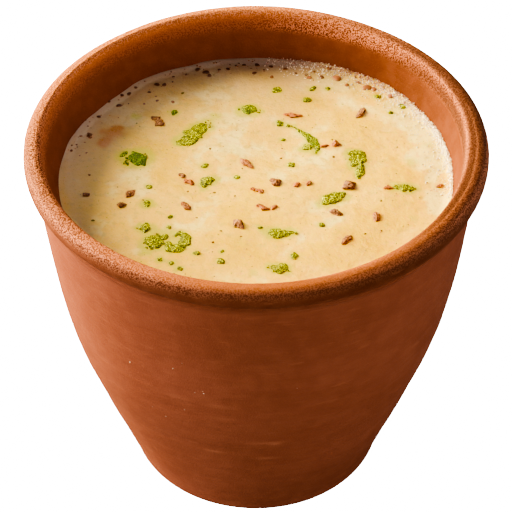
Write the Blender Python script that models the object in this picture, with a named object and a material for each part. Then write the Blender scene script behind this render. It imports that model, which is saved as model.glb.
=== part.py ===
"""Clay cup filled with a thick, pale grain drink, topped with chopped herb and roasted spice.

Two solids in one frame, in metres, +Z up, with the origin at the middle of the cup's foot:
the thrown clay cup, and the drink that stands in it up to 10 mm below the rim.
The herb, the spice and the larger bubbles are fused to the top of the drink.
"""

import math
import random

import bmesh
import bpy
import numpy as np

# Turned shapes: segments round the axis, and steps along each rounding of a section
SEGMENTS = 72
FOOT_STEPS = 4
OUTER_BEAD_STEPS = 8
INNER_BEAD_STEPS = 4
FLOOR_STEPS = 3
SMOOTH_ANGLE = 40

# Outside of the cup: the body is a smooth curve through (height, radius)
BODY = (
    (0.0000, 0.0248),
    (0.0085, 0.0275),
    (0.0213, 0.0322),
    (0.0355, 0.0371),
    (0.0497, 0.0402),
    (0.0611, 0.0417),
    (0.0710, 0.0429),
)
BODY_RINGS = 9
FOOT_EDGE_WIDTH = 0.0041
FOOT_EDGE_HEIGHT = 0.0034

# Rolled rim: a bead on a low ridge
CUP_HEIGHT = 0.0791
RIM_RADIUS = 0.0450
BEAD_HALF_HEIGHT = 0.00275
BEAD_OUTER_HALF_WIDTH = 0.0023
BEAD_INNER_HALF_WIDTH = 0.0016
BEAD_RADIUS = RIM_RADIUS - BEAD_OUTER_HALF_WIDTH
BEAD_HEIGHT = CUP_HEIGHT - BEAD_HALF_HEIGHT
BEAD_STARTS_AT = -58
NECK_RIDGE = ((0.04310, 0.07210), (0.04345, 0.07300), (0.04330, 0.07385))

# Inside of the cup, again (height, radius)
FLOOR_HEIGHT = 0.0070
HOLLOW = (
    (0.0070, 0.0200),
    (0.0130, 0.0241),
    (0.0250, 0.0293),
    (0.0400, 0.0343),
    (0.0550, 0.0374),
    (0.0690, 0.0392),
    (0.0763, 0.0411),
)
HOLLOW_RINGS = 8
FLOOR_FILLET = 0.0030

# Drink
DRINK_LEVEL = 0.0691
WALL_GAP = 0.0003
MENISCUS_RISE = 0.0005
MENISCUS_WIDTH = 0.0020
LONG_RIPPLE = 0.00013
LONG_RIPPLE_PITCH = (0.0036, 0.0045)
SHORT_RIPPLE = 0.00006
SHORT_RIPPLE_PITCH = (0.0021, 0.0015)
TOP_RINGS = (0.006, 0.012, 0.018, 0.024, 0.030, 0.034, 0.0369, 0.0381)
DRINK_WALL_RINGS = 5

# Chopped herb, each piece as (x, y, length, width, turn in degrees)
HERB_LEAVES = (
    (-0.0237, 0.0056, 0.0046, 0.0032, 90),
    (-0.0126, 0.0135, 0.0097, 0.0023, 50),
    (-0.0092, -0.0014, 0.0038, 0.0026, 50),
    (-0.0210, -0.0154, 0.0026, 0.0018, 10),
    (-0.0194, -0.0190, 0.0036, 0.0028, 55),
    (-0.0151, -0.0192, 0.0050, 0.0036, 37),
    (0.0045, -0.0164, 0.0062, 0.0032, -3),
    (0.0042, -0.0271, 0.0037, 0.0032, -15),
    (0.0200, 0.0039, 0.0082, 0.0030, 84),
    (0.0148, -0.0067, 0.0062, 0.0029, 43),
    (0.0289, -0.0032, 0.0046, 0.0014, 4),
    (-0.0013, 0.0213, 0.0040, 0.0028, 14),
)
HERB_BITS = (
    (-0.0262, 0.0072, 0.0026, 0.0010, 46),
    (-0.0101, 0.0035, 0.0022, 0.0012, 40),
    (-0.0165, 0.0205, 0.0020, 0.0009, 77),
    (0.0042, 0.0279, 0.0028, 0.0012, 51),
    (0.0103, 0.0249, 0.0021, 0.0011, -52),
    (0.0116, 0.0286, 0.0022, 0.0010, 49),
    (0.0048, 0.0169, 0.0024, 0.0011, -55),
    (0.0070, 0.0038, 0.0020, 0.0011, -58),
    (0.0097, 0.0094, 0.0021, 0.0010, 38),
    (-0.0038, 0.0000, 0.0013, 0.0009, 47),
    (-0.0209, -0.0032, 0.0015, 0.0010, -37),
    (-0.0113, -0.0227, 0.0015, 0.0009, 0),
    (-0.0067, -0.0250, 0.0017, 0.0012, 43),
    (0.0072, -0.0234, 0.0025, 0.0010, 87),
    (0.0126, -0.0145, 0.0014, 0.0009, 56),
)
HERB_STALK = ((0.0073, 0.0159), (0.0095, 0.0141), (0.0112, 0.0115), (0.0120, 0.0092), (0.0121, 0.0074))
STALK_WIDTH = 0.0009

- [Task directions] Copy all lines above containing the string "that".

- [Solution for this task]
Write the Blender Python script that models the object in this picture, with a named object and a material for each part. Then write the Blender scene script behind this render. It imports that model, which is saved as model.glb.
the thrown clay cup, and the drink that stands in it up to 10 mm below the rim.